As the Conservatives’ House Leader, Bergen said her MPs would limit their debate in order to pass the bill, but she admitted it’s unclear how the NDP would respond — the party blocked a Tory motion seeking unanimous consent to fast-track the bill in June and some MPs have raised concerns about labour issues.
It’s also unknown whether senators would have an appetite to meet prior to their scheduled Sept. 18 sitting; the bill would need the Red Chamber’s approval to pass.
Bergen said Ottawa “can’t have a crystal ball” but ought to have prepared ways to mitigate blows from the U.S. and spinoffs such as the pork issue that end up hitting Canadians. “Sometimes it’s too little too late.”
She said the Liberals ought to have included a contingency fund in their spring budget to subsidize industries hit by tariffs. (In late June, the Liberals announced compensation for the metals industry.)
Winnipeg South Centre MP Jim Carr became minister for trade diversification a month ago. His office said there is “a very specific threshold for recalling Parliament” and chastised Scheer’s talk on trade.
“The Conservative leader and his party seems more focused on parliamentary stunts than constructive cooperation,” wrote spokeswoman Ann-Clara Vaillancourt.
“I hope their ultimate goal is not to stoke people’s anxiety.”
Vaillancourt claimed the Tories left office in 2015 with “stalled talks” and “were only too happy to give up on our intellectual property.”
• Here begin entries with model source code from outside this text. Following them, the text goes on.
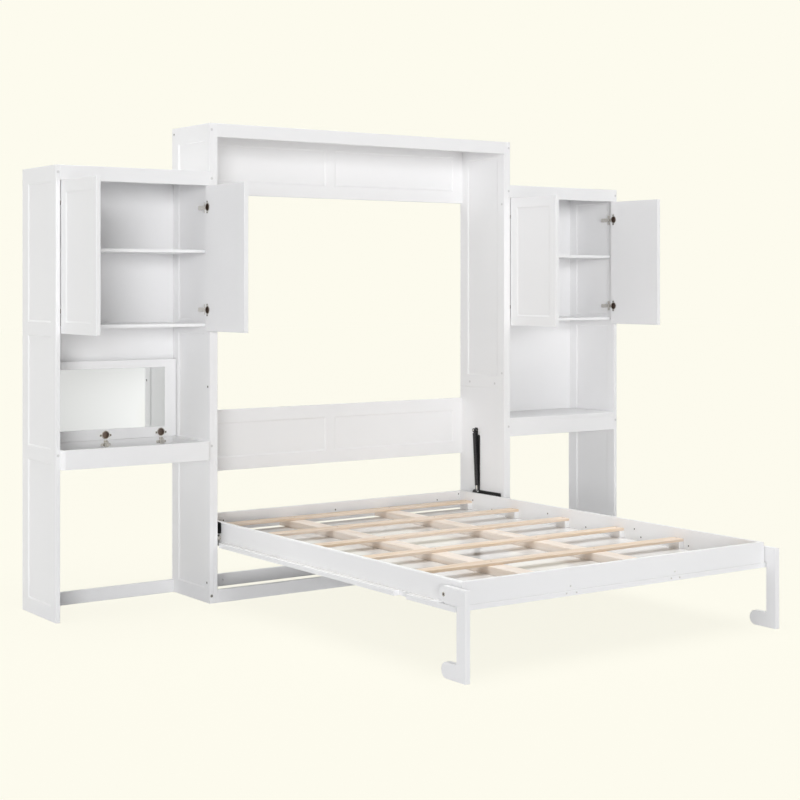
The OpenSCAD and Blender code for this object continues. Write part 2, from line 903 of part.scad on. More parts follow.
// A cylinder along a strut, from x0 to x1
module strut_bar(x0, x1, d) {
    translate([x0, 0, 0]) rotate([0, 90, 0]) cylinder(h = x1 - x0, d = d);
}

// A cylinder across a strut, from y0 to y1. Its +Y side faces the bed
module strut_cross(x, y0, y1, d) {
    translate([x, y0, 0]) rotate([-90, 0, 0]) cylinder(h = y1 - y0, d = d);
}

module strut_tube(s) {
    tube_x0 = eye_r + eye_neck;
    color(black_steel) at_side(s) along_strut() difference() {
        union() {
            strut_cross(0, -eye_t / 2, eye_t / 2, 2 * eye_r);
            strut_bar(eye_r / 2, tube_x0 + 1, strut_stud_d);
            strut_bar(tube_x0, tube_x0 + strut_tube_len, strut_d);
        }
        strut_cross(0, -eye_t, eye_t, strut_stud_d + 2 * pin_play);
        strut_bar(tube_x0 + tube_end_t, tube_x0 + strut_tube_len + over, strut_rod_d + 2 * pin_play);
    }
}

// The rod with the eye and the stud at its foot, which stops short of the plate on the rail
module strut_rod(s) {
    rod_x0 = eye_r + eye_neck + tube_end_t + tube_rod_play;
    color(bright_steel) at_side(s) along_strut() {
        strut_bar(rod_x0, strut_len - eye_r / 2, strut_rod_d);
        strut_cross(strut_len, -eye_t / 2, eye_t / 2, 2 * eye_r);
        strut_cross(strut_len, 0, strut_x - arm_plate_x - plate_t - plate_air, strut_stud_d);
    }
}

// =====================================================================

outer_panel(-1);  // outer_left_panel
outer_panel(1);  // outer_right_panel
centre_panel(-1);  // centre_left_panel
centre_panel(1);  // centre_right_panel
upper_lining(-1);  // upper_left_lining
upper_lining(1);  // upper_right_lining
lower_lining(-1);  // lower_left_lining
lower_lining(1);  // lower_right_lining
crown_board();
portal_top_board();
upper_back_panel();
headboard_panel();
portal_front_floor_rail();
portal_rear_floor_rail();
tower_top(-1);  // left_tower_top
tower_top(1);  // right_tower_top
tower_crown(-1);  // left_tower_crown
tower_crown(1);  // right_tower_crown
shelves(-1);  // left_shelves
shelves(1);  // right_shelves
tower_back(-1);  // left_back_panel
tower_back(1);  // right_back_panel
tower_floor_rail(-1);  // left_floor_rail
tower_floor_rail(1);  // right_floor_rail
tray_bottom();
tray_apron();
tray_rear_wall();
tray_sides();
desk_lid();
mirror_pane();  // mirror
lid_hinge_cups();
right_desk_top();
right_desk_apron();
door(-1, -1);  // door_1
door(-1, 1);  // door_2
door(1, -1);  // door_3
door(1, 1);  // door_4
door_cups(-1, -1);  // door_1_hinge_cups
door_cups(-1, 1);  // door_2_hinge_cups
door_cups(1, -1);  // door_3_hinge_cups
door_cups(1, 1);  // door_4_hinge_cups
hinge_plates();
cover_caps();
bed_rail(-1);  // bed_left_rail
bed_rail(1);  // bed_right_rail
end_board(head_y - end_board_t);  // bed_head_board
end_board(foot_y);  // bed_foot_board
face_panel();
slat_cleats();
cross_slats();
support_beams();
leg(-1);  // left_leg
leg(1);  // right_leg
leg_bolts();
union() {  // lift_frame_plates
    lift_frame_plate(-1);
    lift_frame_plate(1);
}
union() {  // lift_arm_plates
    lift_arm_plate(-1);
    lift_arm_plate(1);
}
strut_tube(-1);  // strut_tube_left
strut_tube(1);  // strut_tube_right
strut_rod(-1);  // strut_rod_left
strut_rod(1);  // strut_rod_right
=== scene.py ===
"""Looks of the wall bed: finishes, softened edges, pine slats, screws, hinges and struts."""
import json
import math

import bmesh
import bpy
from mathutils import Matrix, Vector


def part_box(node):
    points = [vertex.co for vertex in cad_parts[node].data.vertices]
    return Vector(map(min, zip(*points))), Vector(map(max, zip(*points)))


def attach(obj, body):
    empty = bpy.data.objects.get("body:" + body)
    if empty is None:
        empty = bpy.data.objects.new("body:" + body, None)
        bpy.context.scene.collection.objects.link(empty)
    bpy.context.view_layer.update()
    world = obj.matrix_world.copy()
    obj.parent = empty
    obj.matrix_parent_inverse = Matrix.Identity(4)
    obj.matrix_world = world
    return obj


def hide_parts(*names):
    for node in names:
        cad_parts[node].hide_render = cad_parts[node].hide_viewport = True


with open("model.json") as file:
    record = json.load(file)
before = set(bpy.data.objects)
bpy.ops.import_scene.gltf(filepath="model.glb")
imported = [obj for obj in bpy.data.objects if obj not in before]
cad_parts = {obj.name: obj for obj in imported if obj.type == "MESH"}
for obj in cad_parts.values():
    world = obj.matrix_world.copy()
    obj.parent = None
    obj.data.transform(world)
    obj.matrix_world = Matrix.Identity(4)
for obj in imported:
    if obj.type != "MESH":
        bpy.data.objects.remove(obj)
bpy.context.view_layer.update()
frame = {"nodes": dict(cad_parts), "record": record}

MM = 0.001

# ---- the view of the photograph
CAMERA_PLACE = (-4.292, -6.703, 1.414)
CAMERA_TURN = 35.17
CAMERA_LENS = 72.69
CAMERA_SHIFT = -0.14375

# ---- places that several pieces share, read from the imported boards, in metres
rail_in_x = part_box("bed_head_board")[1].x
rail_out_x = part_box("bed_right_rail")[1].x
head_in_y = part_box("bed_head_board")[0].y
foot_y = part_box("bed_foot_board")[0].y
face_top_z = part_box("face_panel")[1].z
lining_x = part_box("lower_right_lining")[0].x
centre_out_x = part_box("centre_right_panel")[1].x
outer_in_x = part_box("outer_right_panel")[0].x
unit_front_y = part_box("centre_right_panel")[0].y


# =====================================================================
# Small helpers

def rgb(code):
    """An sRGB hex colour as linear values."""
    parts = [int(code[i:i + 2], 16) / 255 for i in (1, 3, 5)]
    return [p / 12.92 if p <= 0.04045 else ((p + 0.055) / 1.055) ** 2.4 for p in parts] + [1]


def add(tree, kind, settings=None, inputs=None):
    """Adds a node with its settings. An input is a value, or a socket that is linked to it."""
    node = tree.nodes.new(kind)
    for name, value in (settings or {}).items():
        setattr(node, name, value)
    for name, value in (inputs or {}).items():
        if isinstance(value, bpy.types.NodeSocket):
            tree.links.new(value, node.inputs[name])
        else:
            node.inputs[name].default_value = value
    return node


def link(obj):
    bpy.context.scene.collection.objects.link(obj)
    return obj


def belongs(obj, body, slot, *nodes):
    """Says which body a piece rides on and which nodes it stands for. slot, its finish, is not used."""
    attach(obj, body)
    if nodes:
        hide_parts(*nodes)
    return obj


def body_of(node):
    for name, members in frame["record"]["behaviour"]["bodies"].items():
        if node in members:
            return name


# =====================================================================
# Finishes

def finish_of(name):
    made = bpy.data.materials.new(name)
    made.use_nodes = True
    made.node_tree.nodes.clear()
    return made, made.node_tree


def two_tones(tree, value, deep, pale, low, high):
    """A ramp from one colour to another, between two levels of a pattern."""
    ramp = add(tree, "ShaderNodeValToRGB", None, {"Fac": value})
    for part, place, code in zip(ramp.color_ramp.elements, (low, high), (deep, pale)):
        part.position = place
        part.color = rgb(code)
    return ramp.outputs["Color"]


LACQUER_IOR = 1.5
DRIFT_MM = 1000 / 1.7
PEEL_SHEEN = 0.04


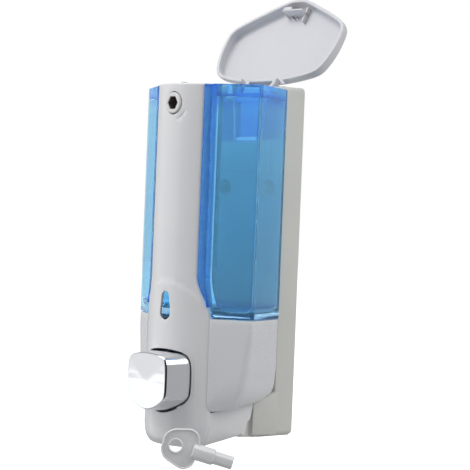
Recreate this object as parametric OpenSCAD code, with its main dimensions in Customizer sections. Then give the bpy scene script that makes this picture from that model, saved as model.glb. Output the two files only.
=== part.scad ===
// Wall mounted soap dispenser: translucent container, hinged locking lid, push pump and lift-off bracket.
// X runs right as seen from the front, the front faces -Y and the wall is the plane Y = 0.
// The origin is the middle of the wall screw pattern, half way up the body.

/* [Overall] */
// Height from the base of the front cover to the top of its column
unit_h = 200; // [190:1:240]
// Thickness of the moulded walls
wall = 2.2; // [1.8:0.1:2.4]
// Free gap between neighbouring mouldings
gap = 0.3; // [0.2:0.05:0.4]

/* [Wall bracket] */
// Width of the bracket
bracket_w = 59; // [58:1:62]
// Depth of the bracket's tray from the wall
bracket_d = 14.5; // [14:0.1:15]
// Height of the bracket's lower edge above the base
bracket_low = 6; // [5.8:0.1:7]
// Height of the bracket's top above the column
bracket_over = 2.5; // [2:0.1:3]
// Width between the wall screws
screw_dx = 34; // [30:1:38]
// Height between the wall screws
screw_dz = 90; // [80:1:100]
// Diameter of the wall screw holes
screw_hole_d = 4.6; // [4:0.1:5]
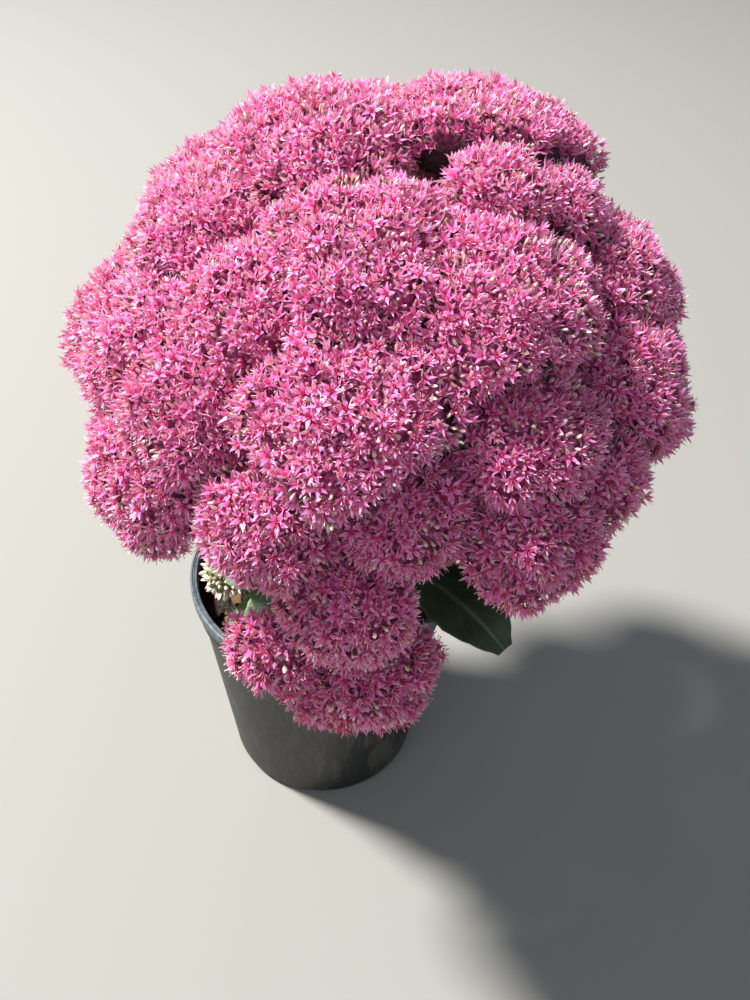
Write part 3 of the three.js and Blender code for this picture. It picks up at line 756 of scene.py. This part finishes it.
def headCore(row, skin):
    # the crowded inside: a ball drawn out to the florets' stalks and flattened below
    bpy.ops.object.select_all(action="DESELECT")
    bpy.ops.mesh.primitive_ico_sphere_add(subdivisions=3, radius=1)
    piece = bpy.context.object
    piece.data.materials.append(skin)
    ways = unit(points(piece.data))
    above = ways @ row["axis"] > 0
    top = freeReach(row, ways) + head["coreRise"] * mm
    far = np.where(above, top, freeReach(row, ways, head["coreUnder"]))
    lumps = [noise.noise(Vector(w) * row["radius"] / (head["lumpLength"] * mm)) for w in ways]
    far = np.maximum(far + np.array(lumps) * head["lump"] * mm * above, head["coreLeast"] * mm)
    nearest = limit(row, ways) - head["coreGap"] * mm
    setPoints(piece.data, row["centre"] + ways * np.minimum(far, nearest)[:, None])
    bpy.ops.object.shade_smooth()
    # painted shade: the tint says how deep a neighbour presses the core into a crease, and the inside
    # darkens with it
    setAttribute(piece.data, "tint", np.clip((far - nearest) / (head["shade"] * mm), 0, 1))
    return piece


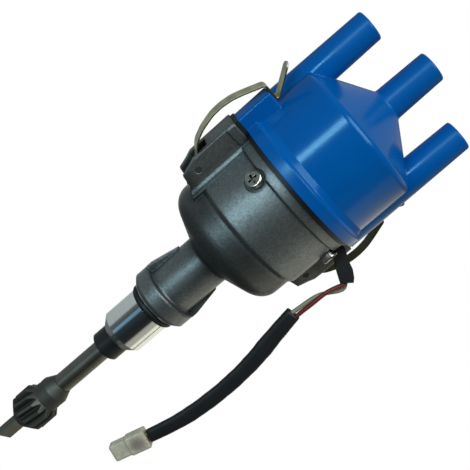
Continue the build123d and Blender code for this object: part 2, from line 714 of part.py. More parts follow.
with BuildPart() as distributor_cap:
    revolve(section(
        (0, cap_z), (cap_flange_r, cap_z), (cap_flange_r, cap_z + cap_flange_t, 0.8),
        (cap_wall_r + 0.9, cap_z + cap_flange_t + 1.0, 1.0), (cap_wall_r, cap_z + cap_cove_height),
        (shoulder_r, shoulder_z, 3.4), (centre_root_r, cone_top, 1.6), (tower_tip_r, centre_tip, tip_round),
        (0, centre_tip)), axis=Axis.Z)
    # side towers, with the bosses that run down the wall
    for angle in (tower_angle, tower_angle + 180):
        with BuildPart(mode=Mode.PRIVATE) as tower:
            with BuildSketch(Plane(origin=polar(tower_radius, angle, cap_z))) as root:
                Circle(tower_tip_r + tower_draft * side_tower_height)
            with BuildSketch(Plane(origin=polar(tower_radius, angle, side_tip))) as tip:
                Circle(tower_tip_r)
            loft()
            fillet(tower.faces().sort_by(Axis.Z)[-1].edges(), tip_round)
        add(tower.part)
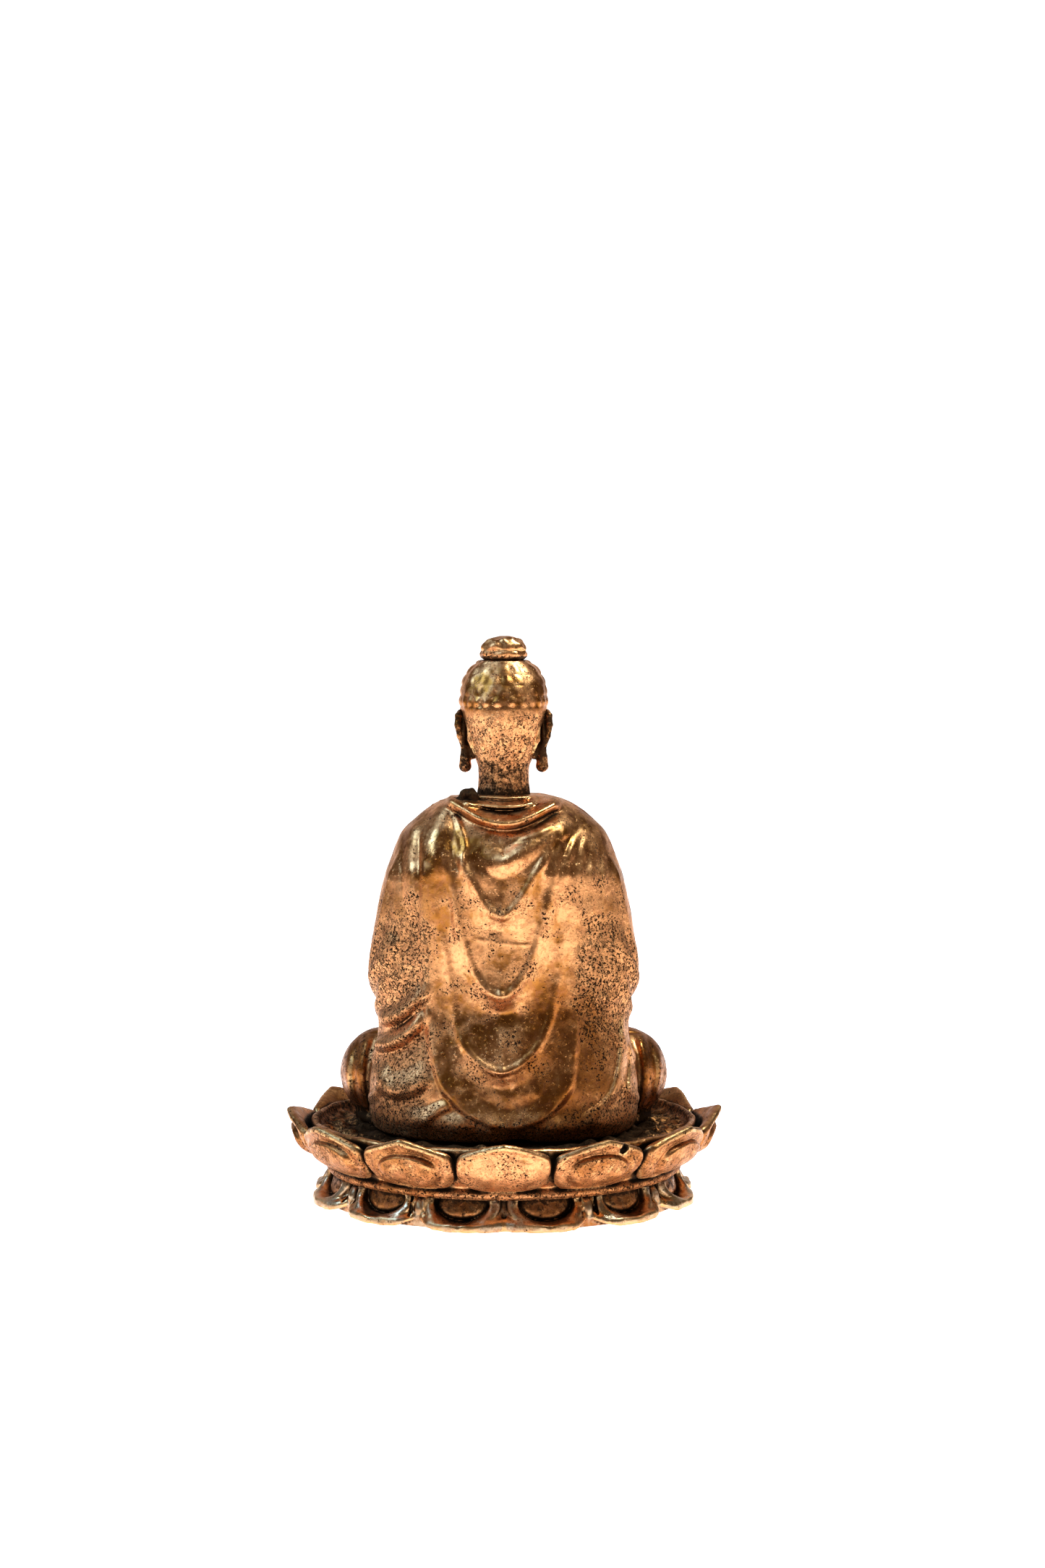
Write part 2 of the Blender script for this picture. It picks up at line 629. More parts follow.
# Each fold: knots (x, z), height, reach on its left and on its right, fading at its ends, sharpness
COLLAR_FOLDS = [
    ([(6.2, 71.9), (3.4, 71.9), (0, 71.7), (-3.4, 71.8), (-6, 71.9)], 0.9, 0.6, 0.6, (0.15, 0.15), 1.5),
    ([(7.6, 71.4), (5, 70.6), (1.2, 70.2), (-3, 70.3), (-6.2, 71)], 1.3, 0.75, 0.9, (0.1, 0.1), 1.5),
    (
        [(10.4, 71.4), (9, 70.8), (6.9, 69.8), (4.2, 68.4), (1.1, 67.6), (-2, 67.7), (-5.1, 68.8),
         (-8.2, 70.2), (-10.6, 71)],
        2.1, 1.5, 1.7, (0.05, 0.08), 1.4,
    ),
]
SWAG_FOLDS = [
    ([(-13, 68.6), (-9.6, 66.8), (-6.4, 64.9), (-3.4, 62.9), (-0.6, 60.9), (1.6, 61.4), (3.2, 63.6)],
     1.15, 2.1, 2.8, (0.2, 0.3), 1.4),
    ([(-9.4, 68), (-6.4, 66.2), (-2.8, 65), (0.6, 64.6)], 0.45, 0.9, 1.0, (0.3, 0.35), 1.6),
    (
        [(9.4, 69), (8.4, 64), (7, 60), (5.4, 56.8), (4, 54.4), (2.4, 52.4), (0.2, 51.5), (-1.6, 52.6),
         (-3.4, 55), (-4.9, 57.6), (-7, 61), (-9.6, 65), (-12, 68)],
        0.4, 1.1, 1.1, (0.2, 0.25), 1.4,
    ),
    (
        [(11, 66), (9.4, 58), (7.9, 50), (6.6, 45), (5.2, 41.4), (3, 38.6), (0.5, 37.6), (-1.6, 38.4),
         (-3.4, 40.6), (-5, 43.8), (-6.4, 48), (-8, 54), (-10.4, 61), (-13.4, 66.4)],
        0.4, 1.1, 1.1, (0.25, 0.25), 1.4,
    ),
    ([(6.6, 48), (4.4, 47.3), (1.2, 46.8), (-2.2, 46.3), (-5.2, 46.4)], 0.08, 0.4, 0.6, (0.25, 0.1), 1.6),
    (
        [(12, 56), (10.6, 47), (9.3, 40), (8.5, 34), (7.3, 29.8), (5.4, 27.1), (2.8, 25.3), (0.2, 24.7),
         (-2.8, 25.8), (-5.8, 28.6), (-8, 33.2), (-9.5, 39.6), (-10.2, 47), (-11.4, 56)],
        0.35, 1.0, 1.0, (0.3, 0.3), 1.4,
    ),
]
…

Last November, Trudeau reportedly stalled negotiations by not showing up to a meeting in Vietnam and instead meeting his Japanese counterpart. A photo of his empty chair made newspaper front pages.
“The Tories should have aimed higher, but didn’t. We did. We took some short-term knocks for doing so and now we have a truly comprehensive, fair deal on the cusp of ratification,” wrote Vaillancourt, adding that “the NDP remain locked in an anti-trade straitjacket.”
She said the Liberals expect to ratify the deal “late this year or early next.”
Dickson said Winnipeggers can expect lower pork prices at the grocery counter this winter, prompting greater demand, which will later help lift those prices higher.